“After all,” Anne had said to Marilla once, “I believe the nicest and sweetest days are not those on which anything very splendid or wonderful or exciting happens but just those that bring simple little pleasures, following one another softly, like pearls slipping off a string.” (~L.M. Montgomery)
It seems this keyboard is a bit rusty these days. I’ve wanted to write. My brain sometimes thinks in essays full of vibrant color and ebullient words, but when I open my trusty laptop, it’s as if my fingers are paralyzed by my heart. Words. Stolen from me.
I’ve been here before, but never this long, never so dark as I’ve wrestled and struggled and grappled with the day in and day out of living with Stage IV cancer.
But my childhood friend, Monica, who knows a physically painful suffering far deeper than I, shared a nugget with me as we talked for hours over phone lines. “Oh, friend,” she sighed, “Don’t forget, sometimes the pause is just as important as the note.”
Yes.
The pause in writing, like in music, carries a weight of its own, and without it, the piece doesn’t carry the same wonder and beauty.
I’ve needed a pause. I’ve needed quiet space in my heart for my family and close friends and me to grapple together. And frankly, to just live together, seeing the simple pleasures in each day and holding them close.
Along the way our family has been given enormous gifts, huge pleasures, too… like four weeks out west together, slowly traversing in Merlin the Magic Bus, spending days seeing God’s grandeur, visiting old friends, curling up for quiet days in our home away from home, time together for which we deeply long. It was a phenomenal time, and with a three week break from chemo, I tasted and remembered for a short time what it feels like to feel well. I had forgotten, and the taste was delectable.
We finished our summer at the lake with friends, a working vacation for Bri, a respite for me, a week of laughter and learning and playing for our children. Gift.
Pause. Breathe deep. Exhale. Move forward to the next thing.
School started along with cross-country races and Boy Scouts and volleyball and adjustments and piles of homework, travel for Brian, weekend trips and camping for Bear, wisdom teeth surgery for Ash, and chemo after chemo after chemo. We just adjust our sails every few weeks knowing I will be out of commission. I cry over missed field trips and I delight in events I can attend (I tried real hard last night not to be the blubbering mess of a mom when my boy lettered last night in XC). But I delight mostly in being here, a welcoming face for my children when they walk in the door or when I pick them up at carpool. The smiles on their faces when our eyes meet… simple pleasures.

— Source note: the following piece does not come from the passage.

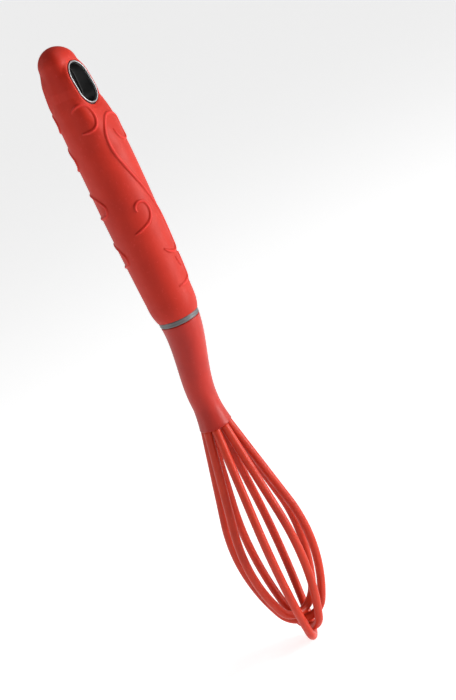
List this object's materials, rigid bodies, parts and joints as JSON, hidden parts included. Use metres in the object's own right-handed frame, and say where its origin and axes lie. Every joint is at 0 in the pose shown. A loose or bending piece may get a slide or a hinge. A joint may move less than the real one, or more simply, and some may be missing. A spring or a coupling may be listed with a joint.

Honestly, the past year and a half, I’ve wrestled through a darkness that is terrifying, an anxiety that is paralyzing. And the cupped hands together in prayer, the bowing in worship tasting and seeing that He is good, the clinging to friends’ arms and weeping together, the sitting with my parents and working through the same fear after fear and struggle after struggle has been a necessary pause in the story I write.
His story for my life.
And I’m learning what I already know as I frantically beg, “God, I need you.” or “Stay my mind, dear Jesus, stay my mind” that He is here. Even in the darkness, He hears. He never leaves. Never forsakes.
Right now I’m in the midst of tests and procedures routinely run making for long, hard days… any one of them could mean our lives change all over again. But it could also mean it all stays the same. Chemo. Feel miserable. Feel okay. Push through. Live the life God has given.
That is the choice we make every day.
To live.
Today. Lovely today offers itself to us. Life. Together.
Simple pleasures.
Following each other softly.
Notes.
And pauses.
Held close.
(I have heard from some of you, wondering if I am okay, how we really are. Thank you for asking, for checking in, for cards sent to remind us we are not forgotten, for meals on the hard weeks. Thank you for pausing with me. Your care for us resonates.)